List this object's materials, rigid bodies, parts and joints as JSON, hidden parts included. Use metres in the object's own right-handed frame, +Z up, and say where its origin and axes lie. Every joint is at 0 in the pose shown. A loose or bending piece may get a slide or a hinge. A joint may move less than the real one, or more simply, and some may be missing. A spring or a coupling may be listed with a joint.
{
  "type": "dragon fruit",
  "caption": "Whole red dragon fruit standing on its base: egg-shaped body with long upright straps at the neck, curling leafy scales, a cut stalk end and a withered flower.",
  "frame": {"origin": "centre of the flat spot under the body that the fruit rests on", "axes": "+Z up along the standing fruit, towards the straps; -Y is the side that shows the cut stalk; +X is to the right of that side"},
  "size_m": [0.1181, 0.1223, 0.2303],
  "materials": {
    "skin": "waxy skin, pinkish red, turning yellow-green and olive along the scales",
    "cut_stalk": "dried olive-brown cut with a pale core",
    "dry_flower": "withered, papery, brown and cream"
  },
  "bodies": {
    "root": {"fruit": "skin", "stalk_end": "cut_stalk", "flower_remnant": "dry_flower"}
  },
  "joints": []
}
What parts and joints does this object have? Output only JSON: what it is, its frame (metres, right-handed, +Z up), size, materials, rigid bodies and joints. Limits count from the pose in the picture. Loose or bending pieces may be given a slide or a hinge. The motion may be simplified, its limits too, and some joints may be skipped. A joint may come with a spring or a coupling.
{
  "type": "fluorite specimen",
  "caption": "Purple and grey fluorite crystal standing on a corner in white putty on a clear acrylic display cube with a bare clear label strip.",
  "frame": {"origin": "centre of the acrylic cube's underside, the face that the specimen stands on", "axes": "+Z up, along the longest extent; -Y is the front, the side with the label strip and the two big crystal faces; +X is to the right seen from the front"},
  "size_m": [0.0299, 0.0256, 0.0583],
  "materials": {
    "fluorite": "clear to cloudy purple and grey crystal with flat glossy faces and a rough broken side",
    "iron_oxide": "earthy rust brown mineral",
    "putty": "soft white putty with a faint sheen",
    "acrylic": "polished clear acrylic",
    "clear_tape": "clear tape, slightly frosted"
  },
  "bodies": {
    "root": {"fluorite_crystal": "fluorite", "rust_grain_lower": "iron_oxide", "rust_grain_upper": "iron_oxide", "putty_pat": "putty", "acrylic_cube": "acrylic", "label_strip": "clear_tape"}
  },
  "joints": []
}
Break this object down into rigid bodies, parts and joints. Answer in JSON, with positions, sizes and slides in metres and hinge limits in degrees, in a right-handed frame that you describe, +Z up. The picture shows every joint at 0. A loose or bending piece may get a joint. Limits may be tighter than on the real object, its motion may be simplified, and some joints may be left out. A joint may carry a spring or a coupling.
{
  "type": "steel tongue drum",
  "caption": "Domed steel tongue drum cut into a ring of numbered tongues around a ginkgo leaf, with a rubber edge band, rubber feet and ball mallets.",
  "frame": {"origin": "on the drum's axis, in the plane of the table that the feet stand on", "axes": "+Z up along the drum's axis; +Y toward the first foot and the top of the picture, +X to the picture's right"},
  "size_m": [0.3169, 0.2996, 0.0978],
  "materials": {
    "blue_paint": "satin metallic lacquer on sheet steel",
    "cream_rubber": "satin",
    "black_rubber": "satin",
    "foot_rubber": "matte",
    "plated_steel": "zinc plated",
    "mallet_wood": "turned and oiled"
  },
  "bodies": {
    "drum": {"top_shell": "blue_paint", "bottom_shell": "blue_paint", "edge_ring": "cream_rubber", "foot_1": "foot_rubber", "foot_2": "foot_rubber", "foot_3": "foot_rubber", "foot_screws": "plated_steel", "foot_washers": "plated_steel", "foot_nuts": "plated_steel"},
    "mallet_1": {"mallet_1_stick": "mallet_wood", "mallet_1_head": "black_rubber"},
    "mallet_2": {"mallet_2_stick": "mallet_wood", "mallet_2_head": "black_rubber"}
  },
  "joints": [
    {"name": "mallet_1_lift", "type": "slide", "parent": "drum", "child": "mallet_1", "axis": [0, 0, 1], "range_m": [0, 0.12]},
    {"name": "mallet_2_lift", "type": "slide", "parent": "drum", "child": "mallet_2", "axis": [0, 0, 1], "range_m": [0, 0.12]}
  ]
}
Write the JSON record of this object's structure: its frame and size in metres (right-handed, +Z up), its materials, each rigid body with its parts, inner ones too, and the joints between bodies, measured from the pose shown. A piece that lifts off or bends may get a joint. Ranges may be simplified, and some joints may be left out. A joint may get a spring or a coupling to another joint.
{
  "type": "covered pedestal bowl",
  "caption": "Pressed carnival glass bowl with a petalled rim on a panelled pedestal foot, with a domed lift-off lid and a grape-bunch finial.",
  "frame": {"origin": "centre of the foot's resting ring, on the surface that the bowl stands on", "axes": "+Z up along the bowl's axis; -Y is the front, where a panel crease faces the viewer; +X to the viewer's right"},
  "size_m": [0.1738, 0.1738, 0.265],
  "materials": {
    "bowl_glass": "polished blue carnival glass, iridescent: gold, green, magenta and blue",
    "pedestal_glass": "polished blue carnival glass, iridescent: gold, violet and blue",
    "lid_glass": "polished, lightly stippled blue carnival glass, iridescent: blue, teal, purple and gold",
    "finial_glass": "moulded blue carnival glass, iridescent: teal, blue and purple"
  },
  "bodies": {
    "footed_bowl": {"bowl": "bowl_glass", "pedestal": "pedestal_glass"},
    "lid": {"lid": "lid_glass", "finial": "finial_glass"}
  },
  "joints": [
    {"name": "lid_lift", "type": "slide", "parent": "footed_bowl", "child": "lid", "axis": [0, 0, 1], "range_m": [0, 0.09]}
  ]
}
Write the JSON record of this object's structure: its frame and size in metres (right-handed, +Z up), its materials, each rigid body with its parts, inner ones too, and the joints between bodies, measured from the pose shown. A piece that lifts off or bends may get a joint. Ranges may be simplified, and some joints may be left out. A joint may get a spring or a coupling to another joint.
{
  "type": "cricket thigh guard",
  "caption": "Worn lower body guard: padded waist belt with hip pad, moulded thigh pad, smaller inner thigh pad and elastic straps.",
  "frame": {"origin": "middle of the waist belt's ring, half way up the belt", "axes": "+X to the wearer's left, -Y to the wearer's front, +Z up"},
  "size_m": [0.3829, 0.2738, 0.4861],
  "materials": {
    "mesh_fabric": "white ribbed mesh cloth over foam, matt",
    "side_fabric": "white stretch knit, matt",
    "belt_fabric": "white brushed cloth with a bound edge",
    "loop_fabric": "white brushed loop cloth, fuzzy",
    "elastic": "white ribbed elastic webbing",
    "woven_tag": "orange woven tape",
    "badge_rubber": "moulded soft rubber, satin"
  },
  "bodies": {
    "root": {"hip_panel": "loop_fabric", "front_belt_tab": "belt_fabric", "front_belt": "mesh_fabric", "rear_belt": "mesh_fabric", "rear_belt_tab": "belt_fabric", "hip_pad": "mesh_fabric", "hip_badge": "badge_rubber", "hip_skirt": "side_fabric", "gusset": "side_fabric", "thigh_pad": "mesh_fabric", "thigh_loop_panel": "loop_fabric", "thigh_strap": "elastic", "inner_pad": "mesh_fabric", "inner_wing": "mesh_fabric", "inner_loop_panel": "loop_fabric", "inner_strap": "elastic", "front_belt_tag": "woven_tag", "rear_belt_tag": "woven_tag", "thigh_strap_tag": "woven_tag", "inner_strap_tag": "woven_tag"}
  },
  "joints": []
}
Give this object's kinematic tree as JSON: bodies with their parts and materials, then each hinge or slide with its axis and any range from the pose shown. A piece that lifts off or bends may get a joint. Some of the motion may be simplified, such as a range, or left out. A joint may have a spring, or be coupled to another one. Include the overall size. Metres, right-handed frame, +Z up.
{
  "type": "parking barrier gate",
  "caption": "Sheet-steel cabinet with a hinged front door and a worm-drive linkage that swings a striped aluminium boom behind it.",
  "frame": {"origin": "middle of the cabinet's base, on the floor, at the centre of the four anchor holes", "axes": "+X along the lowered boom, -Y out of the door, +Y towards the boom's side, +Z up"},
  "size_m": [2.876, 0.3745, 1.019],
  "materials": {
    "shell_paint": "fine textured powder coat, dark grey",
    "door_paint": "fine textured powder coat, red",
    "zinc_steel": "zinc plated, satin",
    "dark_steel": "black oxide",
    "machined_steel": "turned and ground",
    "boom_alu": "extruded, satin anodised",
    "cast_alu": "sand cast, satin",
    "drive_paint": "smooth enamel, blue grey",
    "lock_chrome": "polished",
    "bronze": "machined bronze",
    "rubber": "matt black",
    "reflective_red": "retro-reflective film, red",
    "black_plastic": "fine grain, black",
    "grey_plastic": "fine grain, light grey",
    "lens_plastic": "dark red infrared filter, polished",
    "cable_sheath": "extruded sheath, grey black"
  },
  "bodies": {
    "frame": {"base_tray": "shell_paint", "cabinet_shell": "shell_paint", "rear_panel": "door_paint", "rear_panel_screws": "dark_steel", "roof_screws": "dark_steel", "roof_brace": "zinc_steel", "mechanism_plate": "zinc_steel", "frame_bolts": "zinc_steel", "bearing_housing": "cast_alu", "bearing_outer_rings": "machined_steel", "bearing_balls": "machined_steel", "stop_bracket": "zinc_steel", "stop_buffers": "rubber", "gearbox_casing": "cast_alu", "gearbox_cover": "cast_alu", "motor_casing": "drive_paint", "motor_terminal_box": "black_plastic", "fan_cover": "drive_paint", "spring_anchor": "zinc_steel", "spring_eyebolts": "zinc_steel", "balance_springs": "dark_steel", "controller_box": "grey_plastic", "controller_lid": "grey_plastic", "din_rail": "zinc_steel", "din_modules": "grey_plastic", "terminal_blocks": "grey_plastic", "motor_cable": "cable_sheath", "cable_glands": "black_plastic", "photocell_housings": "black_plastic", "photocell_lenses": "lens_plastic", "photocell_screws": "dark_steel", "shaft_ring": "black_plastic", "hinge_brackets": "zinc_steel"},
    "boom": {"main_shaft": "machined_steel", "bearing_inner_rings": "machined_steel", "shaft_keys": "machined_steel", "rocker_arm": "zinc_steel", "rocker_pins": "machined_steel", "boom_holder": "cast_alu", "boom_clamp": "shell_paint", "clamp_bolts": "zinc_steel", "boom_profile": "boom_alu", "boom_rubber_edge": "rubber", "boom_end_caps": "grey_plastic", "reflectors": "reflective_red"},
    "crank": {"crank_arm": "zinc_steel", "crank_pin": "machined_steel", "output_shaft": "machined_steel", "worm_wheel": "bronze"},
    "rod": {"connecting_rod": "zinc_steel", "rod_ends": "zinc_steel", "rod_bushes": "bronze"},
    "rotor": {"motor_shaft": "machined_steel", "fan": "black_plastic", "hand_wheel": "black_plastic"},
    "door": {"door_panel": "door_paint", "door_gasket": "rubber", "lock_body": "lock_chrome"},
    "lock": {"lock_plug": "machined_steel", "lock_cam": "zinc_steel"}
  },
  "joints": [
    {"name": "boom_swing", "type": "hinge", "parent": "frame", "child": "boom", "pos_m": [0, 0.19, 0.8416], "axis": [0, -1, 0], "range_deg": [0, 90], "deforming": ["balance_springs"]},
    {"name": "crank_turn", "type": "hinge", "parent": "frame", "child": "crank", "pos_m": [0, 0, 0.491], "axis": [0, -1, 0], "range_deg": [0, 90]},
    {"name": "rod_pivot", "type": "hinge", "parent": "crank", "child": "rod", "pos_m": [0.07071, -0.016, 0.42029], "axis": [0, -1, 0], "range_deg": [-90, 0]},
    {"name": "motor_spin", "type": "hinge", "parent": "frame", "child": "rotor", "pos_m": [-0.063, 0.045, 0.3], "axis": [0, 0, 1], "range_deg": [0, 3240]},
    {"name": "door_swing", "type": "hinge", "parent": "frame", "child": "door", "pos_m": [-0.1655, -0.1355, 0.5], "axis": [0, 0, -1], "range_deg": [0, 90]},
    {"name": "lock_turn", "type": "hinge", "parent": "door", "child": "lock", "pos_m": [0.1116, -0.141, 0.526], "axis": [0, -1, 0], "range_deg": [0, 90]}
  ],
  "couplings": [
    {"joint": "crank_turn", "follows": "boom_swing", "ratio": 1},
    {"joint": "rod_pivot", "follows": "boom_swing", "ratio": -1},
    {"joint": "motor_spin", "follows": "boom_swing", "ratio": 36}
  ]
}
-- -- --
--- Requirement ---
Filter the records above for "shows" and copy every matching line.

--- Answer to the exercise ---
  "frame": {"origin": "centre of the flat spot under the body that the fruit rests on", "axes": "+Z up along the standing fruit, towards the straps; -Y is the side that shows the cut stalk; +X is to the right of that side"},
Break this object down into rigid bodies, parts and joints. Answer in JSON, with positions, sizes and slides in metres and hinge limits in degrees, in a right-handed frame that you describe, +Z up. The picture shows every joint at 0. A loose or bending piece may get a joint. Limits may be tighter than on the real object, its motion may be simplified, and some joints may be left out. A joint may carry a spring or a coupling.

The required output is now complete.